* START Data to process *

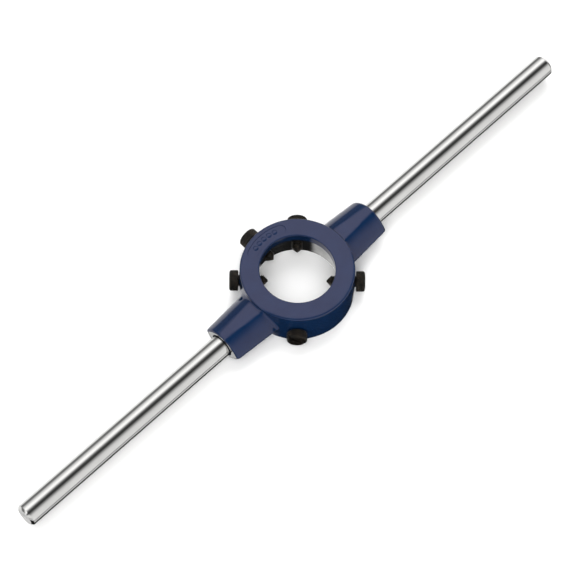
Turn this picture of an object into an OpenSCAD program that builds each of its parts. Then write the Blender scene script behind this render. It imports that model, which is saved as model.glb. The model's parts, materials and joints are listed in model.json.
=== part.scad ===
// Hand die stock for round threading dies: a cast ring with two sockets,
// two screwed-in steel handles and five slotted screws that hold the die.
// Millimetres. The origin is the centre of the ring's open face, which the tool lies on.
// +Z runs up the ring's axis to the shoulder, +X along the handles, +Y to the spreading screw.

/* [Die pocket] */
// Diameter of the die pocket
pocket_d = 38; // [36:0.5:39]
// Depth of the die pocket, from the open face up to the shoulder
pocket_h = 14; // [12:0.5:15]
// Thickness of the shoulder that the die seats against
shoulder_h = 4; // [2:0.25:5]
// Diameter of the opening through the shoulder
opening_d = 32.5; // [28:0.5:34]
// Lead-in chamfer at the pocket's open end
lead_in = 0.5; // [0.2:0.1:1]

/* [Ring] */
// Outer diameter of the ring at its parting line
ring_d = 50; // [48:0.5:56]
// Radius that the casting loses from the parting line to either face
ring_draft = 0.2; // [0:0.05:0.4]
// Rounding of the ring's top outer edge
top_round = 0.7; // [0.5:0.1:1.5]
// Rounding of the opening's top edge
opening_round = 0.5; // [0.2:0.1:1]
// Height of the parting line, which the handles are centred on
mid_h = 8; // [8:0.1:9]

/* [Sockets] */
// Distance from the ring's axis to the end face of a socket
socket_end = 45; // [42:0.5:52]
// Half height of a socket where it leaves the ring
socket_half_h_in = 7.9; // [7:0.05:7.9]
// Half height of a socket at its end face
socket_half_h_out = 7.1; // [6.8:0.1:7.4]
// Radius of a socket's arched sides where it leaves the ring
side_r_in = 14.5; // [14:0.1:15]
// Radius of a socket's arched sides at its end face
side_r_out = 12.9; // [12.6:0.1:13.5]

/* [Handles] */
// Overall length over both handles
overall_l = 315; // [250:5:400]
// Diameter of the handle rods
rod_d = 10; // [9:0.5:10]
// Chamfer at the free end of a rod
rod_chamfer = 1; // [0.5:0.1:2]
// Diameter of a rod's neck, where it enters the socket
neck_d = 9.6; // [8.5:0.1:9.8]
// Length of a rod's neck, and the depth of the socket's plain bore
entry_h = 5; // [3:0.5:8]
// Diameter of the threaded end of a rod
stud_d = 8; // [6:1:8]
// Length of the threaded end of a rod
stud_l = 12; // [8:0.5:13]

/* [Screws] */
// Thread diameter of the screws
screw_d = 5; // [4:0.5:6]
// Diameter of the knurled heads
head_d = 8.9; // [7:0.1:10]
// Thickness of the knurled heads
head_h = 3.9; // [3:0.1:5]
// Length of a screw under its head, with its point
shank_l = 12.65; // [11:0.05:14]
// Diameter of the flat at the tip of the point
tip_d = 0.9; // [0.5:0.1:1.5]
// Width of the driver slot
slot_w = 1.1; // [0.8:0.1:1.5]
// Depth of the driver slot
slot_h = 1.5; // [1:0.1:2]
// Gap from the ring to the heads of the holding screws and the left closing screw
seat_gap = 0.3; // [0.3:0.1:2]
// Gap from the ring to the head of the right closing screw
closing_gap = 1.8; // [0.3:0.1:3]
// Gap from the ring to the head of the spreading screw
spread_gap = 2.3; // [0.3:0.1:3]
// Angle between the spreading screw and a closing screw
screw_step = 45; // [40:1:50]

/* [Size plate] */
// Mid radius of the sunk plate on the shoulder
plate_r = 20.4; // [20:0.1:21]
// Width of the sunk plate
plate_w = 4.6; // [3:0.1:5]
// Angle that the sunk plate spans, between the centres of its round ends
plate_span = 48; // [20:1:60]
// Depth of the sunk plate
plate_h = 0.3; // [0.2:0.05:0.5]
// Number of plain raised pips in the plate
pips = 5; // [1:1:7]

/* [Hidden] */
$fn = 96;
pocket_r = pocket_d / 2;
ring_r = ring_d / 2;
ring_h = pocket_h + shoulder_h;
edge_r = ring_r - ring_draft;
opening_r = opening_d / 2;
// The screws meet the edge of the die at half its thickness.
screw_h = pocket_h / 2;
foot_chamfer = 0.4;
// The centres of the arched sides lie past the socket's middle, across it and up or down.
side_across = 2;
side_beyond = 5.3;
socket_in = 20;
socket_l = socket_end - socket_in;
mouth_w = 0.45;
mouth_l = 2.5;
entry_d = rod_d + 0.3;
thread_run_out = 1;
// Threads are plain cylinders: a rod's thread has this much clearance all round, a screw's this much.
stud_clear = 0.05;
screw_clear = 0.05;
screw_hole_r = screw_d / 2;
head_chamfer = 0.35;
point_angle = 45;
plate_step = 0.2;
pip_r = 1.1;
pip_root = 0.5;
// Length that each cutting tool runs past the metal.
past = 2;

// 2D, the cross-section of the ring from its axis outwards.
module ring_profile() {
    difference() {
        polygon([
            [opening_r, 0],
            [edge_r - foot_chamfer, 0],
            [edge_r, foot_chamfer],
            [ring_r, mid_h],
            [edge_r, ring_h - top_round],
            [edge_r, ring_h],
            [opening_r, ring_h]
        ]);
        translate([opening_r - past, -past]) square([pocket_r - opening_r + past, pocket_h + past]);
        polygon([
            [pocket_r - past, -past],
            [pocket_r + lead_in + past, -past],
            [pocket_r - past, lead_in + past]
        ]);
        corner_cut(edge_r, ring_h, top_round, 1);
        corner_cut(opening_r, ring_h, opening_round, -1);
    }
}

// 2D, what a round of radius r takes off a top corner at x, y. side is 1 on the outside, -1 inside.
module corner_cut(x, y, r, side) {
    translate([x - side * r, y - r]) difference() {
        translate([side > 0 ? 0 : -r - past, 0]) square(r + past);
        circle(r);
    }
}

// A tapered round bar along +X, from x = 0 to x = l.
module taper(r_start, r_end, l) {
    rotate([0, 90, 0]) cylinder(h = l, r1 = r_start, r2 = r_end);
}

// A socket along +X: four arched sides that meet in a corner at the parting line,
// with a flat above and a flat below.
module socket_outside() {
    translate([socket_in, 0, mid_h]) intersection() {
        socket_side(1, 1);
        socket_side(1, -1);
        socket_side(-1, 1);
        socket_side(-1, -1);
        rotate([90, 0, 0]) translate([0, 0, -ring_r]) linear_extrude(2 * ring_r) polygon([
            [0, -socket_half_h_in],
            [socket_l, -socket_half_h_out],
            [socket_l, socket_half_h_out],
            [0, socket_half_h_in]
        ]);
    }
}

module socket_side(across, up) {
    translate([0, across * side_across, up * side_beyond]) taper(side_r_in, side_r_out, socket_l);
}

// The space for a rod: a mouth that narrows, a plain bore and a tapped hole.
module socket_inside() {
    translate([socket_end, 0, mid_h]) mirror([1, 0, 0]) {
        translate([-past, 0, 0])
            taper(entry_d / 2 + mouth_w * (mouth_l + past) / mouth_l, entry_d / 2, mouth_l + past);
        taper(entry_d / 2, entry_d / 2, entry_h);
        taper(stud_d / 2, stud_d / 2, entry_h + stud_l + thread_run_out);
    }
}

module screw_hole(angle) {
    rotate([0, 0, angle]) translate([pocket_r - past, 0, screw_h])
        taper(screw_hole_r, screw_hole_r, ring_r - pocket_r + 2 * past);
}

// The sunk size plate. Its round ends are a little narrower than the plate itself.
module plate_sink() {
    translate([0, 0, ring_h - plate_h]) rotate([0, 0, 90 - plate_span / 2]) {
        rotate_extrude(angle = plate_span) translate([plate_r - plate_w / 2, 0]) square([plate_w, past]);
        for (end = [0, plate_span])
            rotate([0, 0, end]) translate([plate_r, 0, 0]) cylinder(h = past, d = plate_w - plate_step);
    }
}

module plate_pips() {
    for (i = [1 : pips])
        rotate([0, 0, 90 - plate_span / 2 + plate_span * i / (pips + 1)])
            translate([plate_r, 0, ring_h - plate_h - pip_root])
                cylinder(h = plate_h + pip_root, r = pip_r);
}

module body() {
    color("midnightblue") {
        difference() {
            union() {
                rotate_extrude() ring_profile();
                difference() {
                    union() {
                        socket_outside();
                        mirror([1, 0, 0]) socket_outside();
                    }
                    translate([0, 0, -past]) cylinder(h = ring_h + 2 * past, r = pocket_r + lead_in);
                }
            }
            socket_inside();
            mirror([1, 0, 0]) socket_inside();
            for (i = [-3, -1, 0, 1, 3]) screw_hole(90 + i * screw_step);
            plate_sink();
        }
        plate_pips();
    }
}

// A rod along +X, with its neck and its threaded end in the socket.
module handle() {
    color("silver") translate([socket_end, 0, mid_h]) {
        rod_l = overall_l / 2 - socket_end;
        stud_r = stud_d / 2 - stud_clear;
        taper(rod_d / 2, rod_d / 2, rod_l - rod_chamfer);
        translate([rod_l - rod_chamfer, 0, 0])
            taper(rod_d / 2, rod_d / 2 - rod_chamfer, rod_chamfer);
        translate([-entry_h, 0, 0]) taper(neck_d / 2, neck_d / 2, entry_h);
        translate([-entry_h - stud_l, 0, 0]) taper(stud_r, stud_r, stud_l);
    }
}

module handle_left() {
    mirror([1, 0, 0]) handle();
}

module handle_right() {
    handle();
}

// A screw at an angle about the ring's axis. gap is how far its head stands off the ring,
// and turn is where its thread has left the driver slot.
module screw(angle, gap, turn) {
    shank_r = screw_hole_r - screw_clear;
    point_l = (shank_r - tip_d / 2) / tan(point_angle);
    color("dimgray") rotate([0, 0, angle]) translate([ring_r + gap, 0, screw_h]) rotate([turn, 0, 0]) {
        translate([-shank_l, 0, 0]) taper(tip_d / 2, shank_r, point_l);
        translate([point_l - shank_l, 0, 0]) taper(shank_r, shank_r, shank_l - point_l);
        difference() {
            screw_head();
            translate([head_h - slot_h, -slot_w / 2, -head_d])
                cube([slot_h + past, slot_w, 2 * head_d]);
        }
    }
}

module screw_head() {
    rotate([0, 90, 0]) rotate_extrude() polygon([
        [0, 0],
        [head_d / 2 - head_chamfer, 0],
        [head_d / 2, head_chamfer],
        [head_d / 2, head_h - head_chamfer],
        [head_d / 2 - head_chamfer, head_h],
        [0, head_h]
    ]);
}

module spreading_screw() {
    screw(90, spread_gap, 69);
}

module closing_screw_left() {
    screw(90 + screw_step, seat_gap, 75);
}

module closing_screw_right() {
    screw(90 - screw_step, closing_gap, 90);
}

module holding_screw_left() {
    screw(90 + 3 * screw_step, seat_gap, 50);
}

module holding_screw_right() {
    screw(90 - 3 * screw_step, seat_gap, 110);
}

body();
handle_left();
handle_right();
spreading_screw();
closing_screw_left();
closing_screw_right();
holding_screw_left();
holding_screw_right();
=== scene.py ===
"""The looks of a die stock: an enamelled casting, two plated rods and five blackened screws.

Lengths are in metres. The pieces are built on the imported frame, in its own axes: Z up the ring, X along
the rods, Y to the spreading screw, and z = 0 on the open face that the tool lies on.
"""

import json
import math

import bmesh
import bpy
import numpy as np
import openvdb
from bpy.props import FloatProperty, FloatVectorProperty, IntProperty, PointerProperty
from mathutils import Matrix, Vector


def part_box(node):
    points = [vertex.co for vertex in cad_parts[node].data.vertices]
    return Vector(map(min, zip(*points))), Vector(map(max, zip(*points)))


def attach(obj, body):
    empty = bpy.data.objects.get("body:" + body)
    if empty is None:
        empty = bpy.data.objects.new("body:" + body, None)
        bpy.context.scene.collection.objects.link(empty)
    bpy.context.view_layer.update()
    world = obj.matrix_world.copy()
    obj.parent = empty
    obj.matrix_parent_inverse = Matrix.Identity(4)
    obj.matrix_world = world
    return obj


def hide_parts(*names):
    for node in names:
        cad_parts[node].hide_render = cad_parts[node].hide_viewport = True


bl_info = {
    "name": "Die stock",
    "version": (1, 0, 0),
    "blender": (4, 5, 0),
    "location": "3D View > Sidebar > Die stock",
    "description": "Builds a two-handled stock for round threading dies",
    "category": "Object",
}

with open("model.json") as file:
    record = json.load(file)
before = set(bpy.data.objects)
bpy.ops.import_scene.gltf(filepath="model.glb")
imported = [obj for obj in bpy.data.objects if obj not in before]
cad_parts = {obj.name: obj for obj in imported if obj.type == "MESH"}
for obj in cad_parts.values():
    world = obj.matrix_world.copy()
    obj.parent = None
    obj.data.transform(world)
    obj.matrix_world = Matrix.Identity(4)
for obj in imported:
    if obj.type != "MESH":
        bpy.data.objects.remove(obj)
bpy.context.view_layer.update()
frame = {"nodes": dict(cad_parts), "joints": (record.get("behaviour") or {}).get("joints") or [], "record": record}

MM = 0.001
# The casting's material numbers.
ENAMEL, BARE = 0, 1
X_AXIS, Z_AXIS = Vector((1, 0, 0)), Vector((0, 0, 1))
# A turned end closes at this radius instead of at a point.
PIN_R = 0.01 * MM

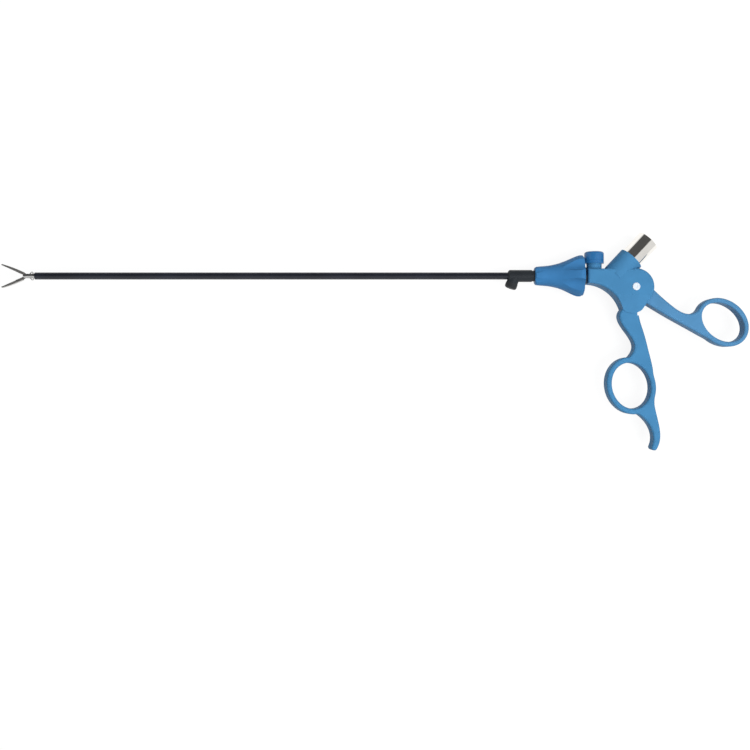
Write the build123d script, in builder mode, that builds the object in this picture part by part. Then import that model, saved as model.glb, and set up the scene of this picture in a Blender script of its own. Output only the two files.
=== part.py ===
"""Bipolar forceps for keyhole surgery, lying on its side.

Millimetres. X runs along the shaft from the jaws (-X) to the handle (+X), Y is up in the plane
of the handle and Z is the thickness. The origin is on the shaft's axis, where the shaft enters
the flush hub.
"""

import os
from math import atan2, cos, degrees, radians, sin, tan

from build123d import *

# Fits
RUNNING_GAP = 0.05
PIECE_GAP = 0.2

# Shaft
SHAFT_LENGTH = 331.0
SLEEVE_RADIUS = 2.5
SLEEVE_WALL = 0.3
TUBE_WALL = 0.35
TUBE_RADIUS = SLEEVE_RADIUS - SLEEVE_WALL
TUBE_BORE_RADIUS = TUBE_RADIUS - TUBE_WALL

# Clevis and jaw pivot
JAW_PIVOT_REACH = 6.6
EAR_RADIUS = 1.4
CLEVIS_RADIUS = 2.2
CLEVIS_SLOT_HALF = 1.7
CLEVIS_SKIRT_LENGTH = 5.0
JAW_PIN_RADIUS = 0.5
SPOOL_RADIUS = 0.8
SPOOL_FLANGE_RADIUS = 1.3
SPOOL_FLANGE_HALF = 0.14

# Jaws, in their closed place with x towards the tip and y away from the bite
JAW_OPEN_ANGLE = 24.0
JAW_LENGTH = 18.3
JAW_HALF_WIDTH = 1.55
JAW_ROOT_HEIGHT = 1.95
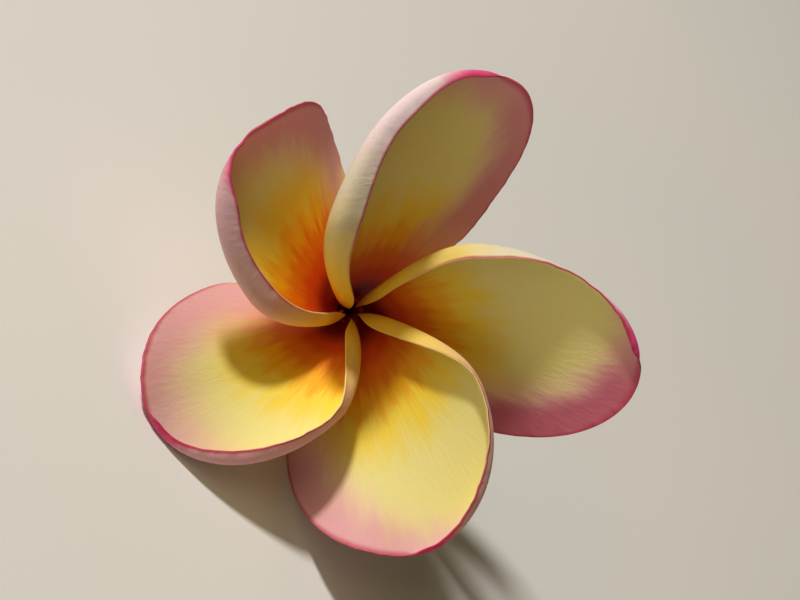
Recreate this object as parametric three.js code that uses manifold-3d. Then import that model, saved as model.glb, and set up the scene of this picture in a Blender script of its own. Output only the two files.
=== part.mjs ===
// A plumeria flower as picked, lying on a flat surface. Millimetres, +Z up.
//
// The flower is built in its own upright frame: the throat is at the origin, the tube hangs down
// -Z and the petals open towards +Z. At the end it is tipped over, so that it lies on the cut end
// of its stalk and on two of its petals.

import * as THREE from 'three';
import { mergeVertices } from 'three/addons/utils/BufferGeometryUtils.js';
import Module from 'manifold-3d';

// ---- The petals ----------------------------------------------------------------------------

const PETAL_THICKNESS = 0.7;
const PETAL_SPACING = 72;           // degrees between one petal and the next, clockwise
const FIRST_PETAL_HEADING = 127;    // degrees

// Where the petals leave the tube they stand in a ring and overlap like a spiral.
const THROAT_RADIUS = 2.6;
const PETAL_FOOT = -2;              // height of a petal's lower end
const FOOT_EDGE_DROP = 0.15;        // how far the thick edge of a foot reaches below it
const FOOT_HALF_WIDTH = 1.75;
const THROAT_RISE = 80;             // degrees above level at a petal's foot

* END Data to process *

● **Requirement**: Transcribe, exactly and exclusively, the run of lines that opens with the line bearing "screw(90 - screw_step, closing_gap, 90);" and closes with the line bearing "obj.matrix_parent_inverse = Matrix.Identity(4)".

● **Written answer**:
    screw(90 - screw_step, closing_gap, 90);
}

module holding_screw_left() {
    screw(90 + 3 * screw_step, seat_gap, 50);
}

module holding_screw_right() {
    screw(90 - 3 * screw_step, seat_gap, 110);
}

body();
handle_left();
handle_right();
spreading_screw();
closing_screw_left();
closing_screw_right();
holding_screw_left();
holding_screw_right();
=== scene.py ===
"""The looks of a die stock: an enamelled casting, two plated rods and five blackened screws.

Lengths are in metres. The pieces are built on the imported frame, in its own axes: Z up the ring, X along
the rods, Y to the spreading screw, and z = 0 on the open face that the tool lies on.
"""

import json
import math

import bmesh
import bpy
import numpy as np
import openvdb
from bpy.props import FloatProperty, FloatVectorProperty, IntProperty, PointerProperty
from mathutils import Matrix, Vector


def part_box(node):
    points = [vertex.co for vertex in cad_parts[node].data.vertices]
    return Vector(map(min, zip(*points))), Vector(map(max, zip(*points)))


def attach(obj, body):
    empty = bpy.data.objects.get("body:" + body)
    if empty is None:
        empty = bpy.data.objects.new("body:" + body, None)
        bpy.context.scene.collection.objects.link(empty)
    bpy.context.view_layer.update()
    world = obj.matrix_world.copy()
    obj.parent = empty
    obj.matrix_parent_inverse = Matrix.Identity(4)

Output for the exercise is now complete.